On the positive side, Nelson says winter forage in the Coastal Bend is expected to be better than it has been in years, thanks to good rains in late spring and heavy rains in the early fall.  Soil moisture levels are the best they have been for several years, and with a good year expected for winter wheat across coastal areas, rain throughout December and January would most likely provide an added benefit.

While no official numbers are available, early reports by some Coastal Bend producers indicate at least some farmers are opting not to plant wheat this year, fearing that a wet spring could result in harvest troubles.

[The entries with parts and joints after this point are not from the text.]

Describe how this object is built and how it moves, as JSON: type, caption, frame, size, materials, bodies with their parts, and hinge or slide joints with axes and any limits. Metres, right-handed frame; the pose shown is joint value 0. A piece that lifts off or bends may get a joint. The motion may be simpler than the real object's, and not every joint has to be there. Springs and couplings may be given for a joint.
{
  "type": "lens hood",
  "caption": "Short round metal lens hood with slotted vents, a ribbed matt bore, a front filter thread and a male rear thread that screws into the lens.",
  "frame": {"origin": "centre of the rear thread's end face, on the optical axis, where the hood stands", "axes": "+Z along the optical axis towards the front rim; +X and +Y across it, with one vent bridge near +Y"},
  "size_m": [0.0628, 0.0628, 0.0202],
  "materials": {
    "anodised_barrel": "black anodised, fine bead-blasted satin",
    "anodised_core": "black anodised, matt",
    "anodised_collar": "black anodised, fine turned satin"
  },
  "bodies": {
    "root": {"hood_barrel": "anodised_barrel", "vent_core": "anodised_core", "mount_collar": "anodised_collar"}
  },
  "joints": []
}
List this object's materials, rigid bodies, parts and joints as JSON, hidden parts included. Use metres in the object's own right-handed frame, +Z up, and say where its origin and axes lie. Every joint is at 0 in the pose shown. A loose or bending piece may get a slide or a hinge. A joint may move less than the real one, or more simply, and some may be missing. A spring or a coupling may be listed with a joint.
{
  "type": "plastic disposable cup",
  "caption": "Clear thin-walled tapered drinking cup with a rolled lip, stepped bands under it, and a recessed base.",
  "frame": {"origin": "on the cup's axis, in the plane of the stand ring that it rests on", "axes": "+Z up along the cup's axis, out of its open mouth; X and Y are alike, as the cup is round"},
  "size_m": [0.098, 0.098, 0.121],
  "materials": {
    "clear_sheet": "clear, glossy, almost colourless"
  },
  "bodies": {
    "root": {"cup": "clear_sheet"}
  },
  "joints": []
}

A check with regional Extension service officials up and down the coastal region last week tends to support the idea that following delays in some harvest operations as a result of wet fields and delays in planting wheat last month, additional heavy rain could offer more trouble throughout the winter season and into spring.

But for those that did plant winter wheat, early reports indicate the crop has emerged and looks to be healthy so far. While winter wheat acres may be down overall, unless conditions change, healthy yields look promising for the spring.